Stated problem: Quote the data below in full, please, without altering anything.
##########
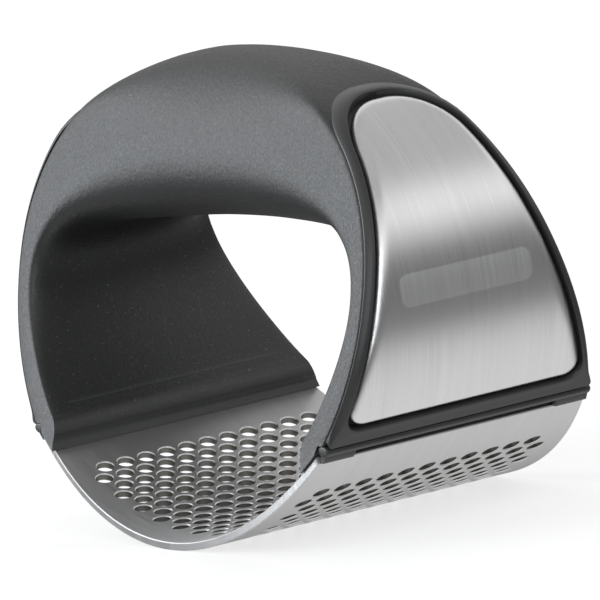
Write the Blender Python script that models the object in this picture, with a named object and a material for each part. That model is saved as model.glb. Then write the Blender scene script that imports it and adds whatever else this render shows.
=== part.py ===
"""Rocking garlic press: a curved, perforated steel plate held between the feet of an arch-shaped handle.

The handle is a hard core inside a textured grip. On each flank a smooth frame is screwed to the core
and carries a pressed steel panel, and a strip runs along each edge of the plate. Nothing moves.
The part stands upright on the middle of its plate: Z is up, the arch spans X, and Y is the plate's axis.
Everything is symmetric about X = 0 and Y = 0. Lengths are in metres.
"""

import math

import bmesh
import bpy
from mathutils import Vector
from mathutils.geometry import delaunay_2d_cdt

MM = 0.001

# Clearances
FIT_GAP = 0.3 * MM  # between two pieces that touch on the real object
PANEL_GROOVE = 0.4 * MM  # visible groove round a steel panel

# Arch, seen from the front. The outer curve is the edge where the grip meets the flank frames.
ARCH_HALF_WIDTH = 58.5 * MM
HEIGHT = 72.2 * MM
WIDEST_HEIGHT = 39.0 * MM
CROWN_EXPONENT = 2.2  # superellipse from the widest height to the crown
LEG_THICKNESS = 5.3 * MM
CROWN_THICKNESS = 25.7 * MM
FOOT_HALF_DEPTH = 22.8 * MM  # half the depth along Y at the strips
CROWN_HALF_DEPTH = 7.2 * MM  # the same at the full height, where the front and back faces would meet it
FOOT_INNER_HALF_WIDTH = 42.2 * MM
FOOT_TRIM_HEIGHT = 16.8 * MM  # where the inner face of a foot starts to be cut back to the plate

# Roundness of the arch's sections: superellipse exponents, and the turns along the arch, in degrees,
# between which each one changes. The turn is 0 at the widest height and 90 degrees at the crown.
LEG_EXPONENT = 14.0
CROWN_OUTER_EXPONENT = 2.5
CROWN_INNER_EXPONENT = 2.4
OUTER_ROUNDING_TURN = (44.0, 90.0)
INNER_ROUNDING_TURN = (2.0, 34.0)
SWELL_START_TURN = 4.0
SWELL_EXPONENT = 0.8

# Perforated plate, a piece of a cylinder about an axis along Y
PLATE_RADIUS = 83.0 * MM  # outer face
PLATE_THICKNESS = 1.2 * MM
PLATE_EDGE_ANGLE = math.radians(34.3)
PLATE_HALF_LENGTH = 26.4 * MM  # at the lowest line
PLATE_END_BOW = 3.9 * MM  # how much further the ends reach at the lowest line than at the edges
REST_HALF_WIDTH = 1.6 * MM  # flat strip that the press stands on
HOLE_PITCH = 3.6 * MM
HOLE_DIAMETER = 2.7 * MM
FIELD_SIDE_MARGIN = 11.2 * MM
FIELD_END_MARGIN = 4.2 * MM

# Grip and core
GRIP_WALL = 1.4 * MM

# Flank frames, steel panels and what is under them
FRAME_PROUD = 1.4 * MM
FRAME_EDGE_SETBACK = 0.2 * MM
FRAME_EDGE_RISE = 0.4 * MM  # how far the frame stands up at its very edge
FRAME_BEVEL = 1.4 * MM  # width of the slope from that edge to the frame's full height
FRAME_RIM = 0.75 * MM  # lip that laps over the grip round its window
FRAME_TOP_DROP = 6.0 * MM
FRAME_TOP_RADIUS = 7.6 * MM
FRAME_BOTTOM_RADIUS = 0.8 * MM
PANEL_THICKNESS = 0.8 * MM
PANEL_SIDE_MARGIN = 1.9 * MM
PANEL_TOP_DROP = 8.2 * MM
PANEL_BOTTOM_MARGIN = 2.2 * MM  # from the frame's bottom edge
PANEL_TOP_RADIUS = 5.8 * MM
PANEL_BOTTOM_RADIUS = 3.2 * MM
PAD_THICKNESS = 0.3 * MM
PAD_INSET = 1.5 * MM
SCREW_HEAD_DIAMETER = 3.4 * MM
SCREW_HEAD_HEIGHT = 0.5 * MM
SCREW_SHANK_DIAMETER = 1.6 * MM
SCREW_POSITIONS = (0.12, 0.5, 0.86)  # along the panel, from its bottom edge to its top edge

# Edge strips
STRIP_HALF_WIDTH = 1.55 * MM
STRIP_HALF_HEIGHT = 0.85 * MM
STRIP_END_SETBACK = 0.4 * MM
TAB_LENGTH = 5.2 * MM
TAB_DROP = 0.95 * MM
TAB_THICKNESS = 1.2 * MM
TAB_ROOT = (-0.2, 0.6)  # where a tab joins its strip, as shares of the strip's half width

# Fineness of the faceted solids
ARCH_STATIONS = 34
SECTION_POINTS = 16
PANEL_ROWS = 15
HOLE_SIDES = 6
ROUND_SIDES = 10
STRIP_SIDES = 12
FOOT_ARC_STEPS = 4
PLAIN_MARGIN_START = 0.6  # rows of holes past the last one, where lines are drawn across the plate
FLAT_MERGE_DISTANCE = 1e-7
CUT_OVERRUN = 5.0 * MM
FOOT_ALLOWANCE = math.radians(11)
SHARP_EDGE_ANGLE = math.radians(35)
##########
Solution for this exercise:
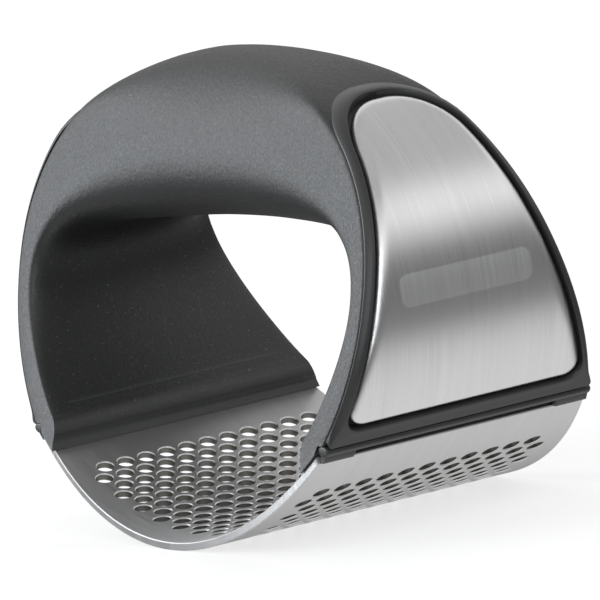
Write the Blender Python script that models the object in this picture, with a named object and a material for each part. That model is saved as model.glb. Then write the Blender scene script that imports it and adds whatever else this render shows.
=== part.py ===
"""Rocking garlic press: a curved, perforated steel plate held between the feet of an arch-shaped handle.

The handle is a hard core inside a textured grip. On each flank a smooth frame is screwed to the core
and carries a pressed steel panel, and a strip runs along each edge of the plate. Nothing moves.
The part stands upright on the middle of its plate: Z is up, the arch spans X, and Y is the plate's axis.
Everything is symmetric about X = 0 and Y = 0. Lengths are in metres.
"""

import math

import bmesh
import bpy
from mathutils import Vector
from mathutils.geometry import delaunay_2d_cdt

MM = 0.001

# Clearances
FIT_GAP = 0.3 * MM  # between two pieces that touch on the real object
PANEL_GROOVE = 0.4 * MM  # visible groove round a steel panel

# Arch, seen from the front. The outer curve is the edge where the grip meets the flank frames.
ARCH_HALF_WIDTH = 58.5 * MM
HEIGHT = 72.2 * MM
WIDEST_HEIGHT = 39.0 * MM
CROWN_EXPONENT = 2.2  # superellipse from the widest height to the crown
LEG_THICKNESS = 5.3 * MM
CROWN_THICKNESS = 25.7 * MM
FOOT_HALF_DEPTH = 22.8 * MM  # half the depth along Y at the strips
CROWN_HALF_DEPTH = 7.2 * MM  # the same at the full height, where the front and back faces would meet it
FOOT_INNER_HALF_WIDTH = 42.2 * MM
FOOT_TRIM_HEIGHT = 16.8 * MM  # where the inner face of a foot starts to be cut back to the plate

# Roundness of the arch's sections: superellipse exponents, and the turns along the arch, in degrees,
# between which each one changes. The turn is 0 at the widest height and 90 degrees at the crown.
LEG_EXPONENT = 14.0
CROWN_OUTER_EXPONENT = 2.5
CROWN_INNER_EXPONENT = 2.4
OUTER_ROUNDING_TURN = (44.0, 90.0)
INNER_ROUNDING_TURN = (2.0, 34.0)
SWELL_START_TURN = 4.0
SWELL_EXPONENT = 0.8

# Perforated plate, a piece of a cylinder about an axis along Y
PLATE_RADIUS = 83.0 * MM  # outer face
PLATE_THICKNESS = 1.2 * MM
PLATE_EDGE_ANGLE = math.radians(34.3)
PLATE_HALF_LENGTH = 26.4 * MM  # at the lowest line
PLATE_END_BOW = 3.9 * MM  # how much further the ends reach at the lowest line than at the edges
REST_HALF_WIDTH = 1.6 * MM  # flat strip that the press stands on
HOLE_PITCH = 3.6 * MM
HOLE_DIAMETER = 2.7 * MM
FIELD_SIDE_MARGIN = 11.2 * MM
FIELD_END_MARGIN = 4.2 * MM

# Grip and core
GRIP_WALL = 1.4 * MM

# Flank frames, steel panels and what is under them
FRAME_PROUD = 1.4 * MM
FRAME_EDGE_SETBACK = 0.2 * MM
FRAME_EDGE_RISE = 0.4 * MM  # how far the frame stands up at its very edge
FRAME_BEVEL = 1.4 * MM  # width of the slope from that edge to the frame's full height
FRAME_RIM = 0.75 * MM  # lip that laps over the grip round its window
FRAME_TOP_DROP = 6.0 * MM
FRAME_TOP_RADIUS = 7.6 * MM
FRAME_BOTTOM_RADIUS = 0.8 * MM
PANEL_THICKNESS = 0.8 * MM
PANEL_SIDE_MARGIN = 1.9 * MM
PANEL_TOP_DROP = 8.2 * MM
PANEL_BOTTOM_MARGIN = 2.2 * MM  # from the frame's bottom edge
PANEL_TOP_RADIUS = 5.8 * MM
PANEL_BOTTOM_RADIUS = 3.2 * MM
PAD_THICKNESS = 0.3 * MM
PAD_INSET = 1.5 * MM
SCREW_HEAD_DIAMETER = 3.4 * MM
SCREW_HEAD_HEIGHT = 0.5 * MM
SCREW_SHANK_DIAMETER = 1.6 * MM
SCREW_POSITIONS = (0.12, 0.5, 0.86)  # along the panel, from its bottom edge to its top edge

# Edge strips
STRIP_HALF_WIDTH = 1.55 * MM
STRIP_HALF_HEIGHT = 0.85 * MM
STRIP_END_SETBACK = 0.4 * MM
TAB_LENGTH = 5.2 * MM
TAB_DROP = 0.95 * MM
TAB_THICKNESS = 1.2 * MM
TAB_ROOT = (-0.2, 0.6)  # where a tab joins its strip, as shares of the strip's half width

# Fineness of the faceted solids
ARCH_STATIONS = 34
SECTION_POINTS = 16
PANEL_ROWS = 15
HOLE_SIDES = 6
ROUND_SIDES = 10
STRIP_SIDES = 12
FOOT_ARC_STEPS = 4
PLAIN_MARGIN_START = 0.6  # rows of holes past the last one, where lines are drawn across the plate
FLAT_MERGE_DISTANCE = 1e-7
CUT_OVERRUN = 5.0 * MM
FOOT_ALLOWANCE = math.radians(11)
SHARP_EDGE_ANGLE = math.radians(35)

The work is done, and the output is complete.